Sonuç: Dengeyi Korumak
Boykot çağrıları, bir toplumsal tepki aracı olarak meşru bir yere sahip olsa da, bu tür çağrıların ekonomik ve sosyal etkilerini göz ardı etmemek gerekir. Özellikle hedef alınan şirketlerin sadece birer tüzel kişilik olmadığını, arkalarında binlerce çalışanın ve ailelerinin olduğunu unutmamak önemlidir. Tepki göstermek, hak arayışının ve demokratik katılımın bir parçasıdır; ancak bu tepkinin, toplumun en kırılgan kesimlerini mağdur etmeden ifade edilmesi gerekir.

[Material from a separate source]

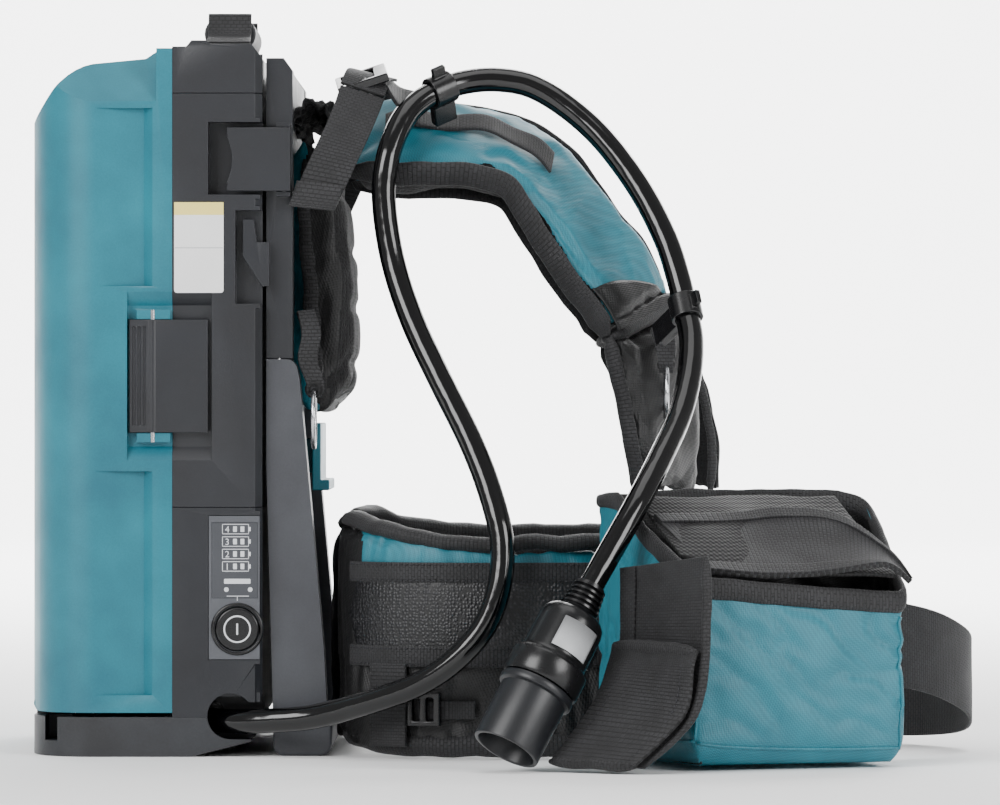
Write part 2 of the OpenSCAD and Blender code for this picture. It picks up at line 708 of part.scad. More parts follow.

CHP’nin boykot çağrısı, tartışmaları beraberinde getirse de, bu tartışmaların ötesinde daha büyük bir sorumluluk gerektiriyor: Toplumun her kesiminin çıkarını gözeten, dengeli ve yapıcı bir yaklaşım benimsemek. Ekonomik dengelerin hassas olduğu bir dönemde, boykotun bedelini kimlerin ödeyeceğini iyi düşünmek ve bu süreçte sessiz mağdurları unutmamak hepimizin görevi. Unutmayalım ki, bir firmayı cezalandırmak isterken, aslında o firmaya bağımlı olan binlerce insanı da zor durumda bırakabiliriz. Tepkimizi ifade ederken, bu dengeyi korumak, hem toplumsal hem de bireysel sorumluluğumuzdur.